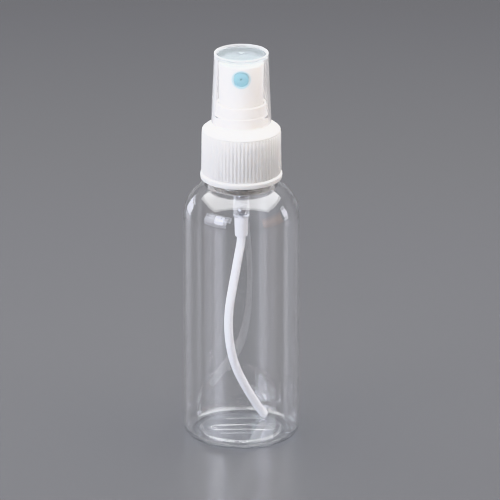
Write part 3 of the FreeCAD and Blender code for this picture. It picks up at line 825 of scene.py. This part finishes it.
def tube_centres():
    """Centre and heading along the dip tube, in its own plane, in mm."""
    across, height, heading = 0.0, TUBE_START, 0.0
    stations = [(across, height, heading)]
    for length, turn in TUBE_STRETCHES:
        steps = max(2, int(length / 0.8))
        for _ in range(steps):
            middle = heading + math.radians(turn) / steps / 2
            across -= math.sin(middle) * length / steps
            height -= math.cos(middle) * length / steps
            heading += math.radians(turn) / steps
            stations.append((across, height, heading))
    return stations


def dip_tube_mesh():
    shell = bmesh.new()
    sides = 32
    skins = []
    for radius in (TUBE_RADIUS, TUBE_BORE):
        rings = []
        for across, height, heading in tube_centres():
            ring = []
            for step in range(sides):
                a = FULL_TURN * step / sides
                side = radius * math.cos(a)
                along_x = across + side * math.cos(heading)
                up = height - side * math.sin(heading)
                depth = radius * math.sin(a)
                x = along_x * math.cos(TUBE_PLANE) - depth * math.sin(TUBE_PLANE)
                y = along_x * math.sin(TUBE_PLANE) + depth * math.cos(TUBE_PLANE)
                ring.append(shell.verts.new((x, y, up)))
            rings.append(ring)
        skins.append(rings)
        for lower, upper in zip(rings, rings[1:]):
            for step in range(sides):
                following = (step + 1) % sides
                shell.faces.new([lower[step], lower[following], upper[following], upper[step]])
    outer, inner = skins
    for end in (0, -1):
        for step in range(sides):
            following = (step + 1) % sides
            shell.faces.new([
                outer[end][step], outer[end][following], inner[end][following], inner[end][step],
            ])
    bmesh.ops.scale(shell, vec=(MM, MM, MM), verts=shell.verts)
    bmesh.ops.recalc_face_normals(shell, faces=shell.faces)
    return piece_from("dip_tube_wall", shell, MILKY_PE)


dip_tube = dip_tube_mesh()
stand_for(dip_tube, "pump_unit", "milky_tube", "dip_tube")


def coil(name, wire, radius, foot, top, turns):
    """Geometry Nodes: a coil spring of round wire between two heights, in mm."""
    tree = bpy.data.node_groups.new(name + "_tree", "GeometryNodeTree")
    face = tree.interface
    face.new_socket("Geometry", in_out="INPUT", socket_type="NodeSocketGeometry")
    sizes = {
        "Wire Radius": wire * MM,
        "Coil Radius": radius * MM,
        "Length": (top - foot - 2 * wire) * MM,
        "Turns": float(turns),
        "Foot": (foot + wire) * MM,
    }
    values = {}
    for label, value in sizes.items():
        socket = face.new_socket(label, in_out="INPUT", socket_type="NodeSocketFloat")
        values[socket.identifier] = value
    face.new_socket("Geometry", in_out="OUTPUT", socket_type="NodeSocketGeometry")
    source = add_node(tree, "NodeGroupInput")
    line = add_node(tree, "GeometryNodeCurveSpiral", None, {
        "Resolution": 28,
        "Rotations": source.outputs["Turns"],
        "Start Radius": source.outputs["Coil Radius"],
        "End Radius": source.outputs["Coil Radius"],
        "Height": source.outputs["Length"],
    })
    section = add_node(tree, "GeometryNodeCurvePrimitiveCircle", None, {
        "Resolution": 10,
        "Radius": source.outputs["Wire Radius"],
    })
    swept = add_node(tree, "GeometryNodeCurveToMesh", None, {
        "Curve": line.outputs["Curve"],
        "Profile Curve": section.outputs["Curve"],
        "Fill Caps": True,
    })
    lift = add_node(tree, "ShaderNodeCombineXYZ", None, {"Z": source.outputs["Foot"]})
    raised = add_node(tree, "GeometryNodeTransform", None, {
        "Geometry": swept.outputs["Mesh"],
        "Translation": lift.outputs["Vector"],
    })
    real = add_node(tree, "GeometryNodeRealizeInstances", None, {
        "Geometry": raised.outputs["Geometry"],
    })
    painted = add_node(tree, "GeometryNodeSetMaterial", None, {
        "Geometry": real.outputs["Geometry"],
        "Material": STEEL,
    })
    add_node(tree, "NodeGroupOutput", None, {"Geometry": painted.outputs["Geometry"]})
    spring = bpy.data.objects.new(name, bpy.data.meshes.new(name))
    bpy.context.scene.collection.objects.link(spring)
    return grown(spring, tree, values)


RETURN_FOOT = foot("return_spring")
RETURN_TOP = top("return_spring")
return_spring = coil("return_coil", 0.22, 1.75, RETURN_FOOT, RETURN_TOP, 9)
stand_for(return_spring, "pump_unit", "steel", "return_spring")
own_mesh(return_spring)

PRECOMPRESSION_FOOT = foot("precompression_spring")
PRECOMPRESSION_TOP = top("precompression_spring")
precompression = coil(
    "precompression_coil", 0.2, 2.5, PRECOMPRESSION_FOOT, PRECOMPRESSION_TOP, 4,
)
stand_for(precompression, "stem", "steel", "precompression_spring")
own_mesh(precompression)

for node, material in {
    "neck_gasket": SOFT_SEAL,
    "stem_seal": SOFT_SEAL,
    "upper_stem": WHITE_PP,
    "lower_stem": WHITE_PP,
    "piston": MILKY_PE,
    "ball_retainer": NATURAL_PP,
    "inlet_ball": STEEL,
}.items():
    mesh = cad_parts[node].data
    mesh.materials.clear()
    mesh.materials.append(material)


# ---------------------------------------------------------------- studio

def floor_paint():
    """Coated grey studio paper, which mirrors the lamps softly."""
    material = new_material("studio_paper")
    tree = material.node_tree
    # A paper's tooth is too fine to show, so it is drawn coarser than the real one.
    _, bump = surface_grain(tree, 1.5, 0.05, 0.02)
    paper = add_node(tree, "ShaderNodeBsdfPrincipled", None, {
        "Base Color": srgb("5E5E60"),
        "Roughness": 0.24,
        "IOR": 1.7,
        "Normal": bump.outputs["Normal"],
    })
    add_node(tree, "ShaderNodeOutputMaterial", None, {"Surface": paper.outputs["BSDF"]})
    return material


def studio_floor(half):
    """A flat square floor that reaches half this far each way, in metres."""
    shell = bmesh.new()
    corners = [(-half, -half), (half, -half), (half, half), (-half, half)]
    shell.faces.new([shell.verts.new((x, y, 0)) for x, y in corners])
    floor = piece_from("studio_floor", shell, floor_paint())


# The height that the lamps aim at, in metres.
LAMP_AIM = 0.07


def softbox(name, azimuth, elevation, distance, width, height, brightness, colour="FFFFFF"):
    """A soft lamp aimed at the bottle's middle, with sizes in metres and angles in degrees.

    Azimuth 0 is at the camera's side, and 90 to its right.
    """
    light = bpy.data.lights.new(name, "AREA")
    light.shape = "RECTANGLE"
    light.size = width
    light.size_y = height
    light.energy = brightness * math.pi * width * height
    light.color = srgb(colour)[:3]
    lamp = bpy.data.objects.new(name, light)
    bpy.context.scene.collection.objects.link(lamp)
    a, e = math.radians(azimuth), math.radians(elevation)
    aim = Vector((0, 0, LAMP_AIM))
    away = Vector((math.sin(a) * math.cos(e), -math.cos(a) * math.cos(e), math.sin(e)))
    lamp.location = aim + away * distance
    lamp.rotation_mode = "QUATERNION"
    lamp.rotation_quaternion = away.to_track_quat("Z", "Y")
    return lamp


def ceiling_box(name, height, width, front, back, brightness):
    """A flat lamp that faces straight down from a height, between two distances in Y."""
    lamp = softbox(name, 0, 90, 1, width, back - front, brightness)
    lamp.location = (0, (front + back) / 2, height)
    lamp.rotation_quaternion = (1, 0, 0, 0)
    return lamp


def studio_world(horizon, sky, low, high, strength):
    """Air that matches the floor at the horizon and brightens overhead."""
    world = bpy.data.worlds.new("studio_air")
    bpy.context.scene.world = world
    world.use_nodes = True
    tree = world.node_tree
    tree.nodes.clear()
    place = add_node(tree, "ShaderNodeTexCoord")
    height = add_node(tree, "ShaderNodeSeparateXYZ", None, {"Vector": place.outputs["Generated"]})
    rise = add_node(tree, "ShaderNodeMapRange", {"interpolation_type": "SMOOTHSTEP"}, {
        "Value": height.outputs["Z"],
        "From Min": math.sin(math.radians(low)),
        "From Max": math.sin(math.radians(high)),
    })
    shade = add_node(tree, "ShaderNodeValToRGB", None, {"Fac": rise.outputs["Result"]})
    shade.color_ramp.elements[0].color = srgb(horizon)
    shade.color_ramp.elements[1].color = srgb(sky)
    air = add_node(tree, "ShaderNodeBackground", None, {
        "Color": shade.outputs["Color"],
        "Strength": strength,
    })
    add_node(tree, "ShaderNodeOutputWorld", None, {"Surface": air.outputs["Background"]})


def camera(elevation, aim, distance, lens, sensor):
    """A long lens, looking down on the aim from the front. Elevation is in degrees."""
    data = bpy.data.cameras.new("studio_camera")
    data.lens = lens
    data.sensor_width = sensor
    data.clip_end = CLIP_END
    holder = bpy.data.objects.new("studio_camera", data)
    bpy.context.scene.collection.objects.link(holder)
    e = math.radians(elevation)
    back = Vector((0, -math.cos(e), math.sin(e)))
    holder.location = Vector(aim) + back * distance
    holder.rotation_mode = "QUATERNION"
    holder.rotation_quaternion = back.to_track_quat("Z", "Y")
    bpy.context.scene.camera = holder


FLOOR_HALF = 12.0
studio_floor(FLOOR_HALF)
ceiling_box("overhead", height=0.57, width=1.30, front=-0.30, back=0.50, brightness=4.4)

# (name, azimuth, elevation, distance, width, height, brightness, colour)
SOFTBOXES = [
    ("key_left", -54, 10, 0.90, 0.80, 0.36, 3.4, "ECEFFF"),
    ("key_left_top", -46, 22, 0.88, 0.78, 0.14, 3.6, "EEF2FF"),
    ("key_core", -46, 15, 0.86, 0.26, 0.26, 7.2, "EEF1FF"),
    ("strip_left_back", -131, 3, 0.90, 0.36, 0.26, 3.6, "EEF1FF"),
    ("strip_right_back", 100, 9, 0.90, 0.20, 0.36, 4.0, "F4F4FF"),
    ("warm_right", 66, 5, 1.20, 1.00, 0.50, 0.65, "FFB87C"),
]
for lamp_settings in SOFTBOXES:
    softbox(*lamp_settings)
studio_world(horizon="858488", sky="B9BAC0", low=3, high=40, strength=0.6)

LENS = 530.0
SENSOR = 36.0
CLIP_END = 30.0
# The stretch of the scene, in metres, that fills the frame's width at the bottle.
FRAME_WIDTH = 0.176741
camera(
    elevation=20.0, aim=(0.00305, 0, 0.0683), distance=LENS / SENSOR * FRAME_WIDTH,
    lens=LENS, sensor=SENSOR,
)
bpy.context.scene.view_settings.view_transform = "Khronos PBR Neutral"

# Light that runs along a clear wall meets it many times before it comes out.
CLEAR_WALL_BOUNCES = 48
bounces = bpy.context.scene.cycles
bounces.max_bounces = CLEAR_WALL_BOUNCES
bounces.glossy_bounces = CLEAR_WALL_BOUNCES
bounces.transmission_bounces = CLEAR_WALL_BOUNCES
bounces.transparent_max_bounces = CLEAR_WALL_BOUNCES
bounces.diffuse_bounces = 12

YOUR OBJECTIVE |
Print, without alteration, the lines from the line with "own_mesh(return_spring)" to the line with "own_mesh(precompression)". Include both of them, and omit every other line.

THE OUTPUT |
own_mesh(return_spring)

PRECOMPRESSION_FOOT = foot("precompression_spring")
PRECOMPRESSION_TOP = top("precompression_spring")
precompression = coil(
    "precompression_coil", 0.2, 2.5, PRECOMPRESSION_FOOT, PRECOMPRESSION_TOP, 4,
)
stand_for(precompression, "stem", "steel", "precompression_spring")
own_mesh(precompression)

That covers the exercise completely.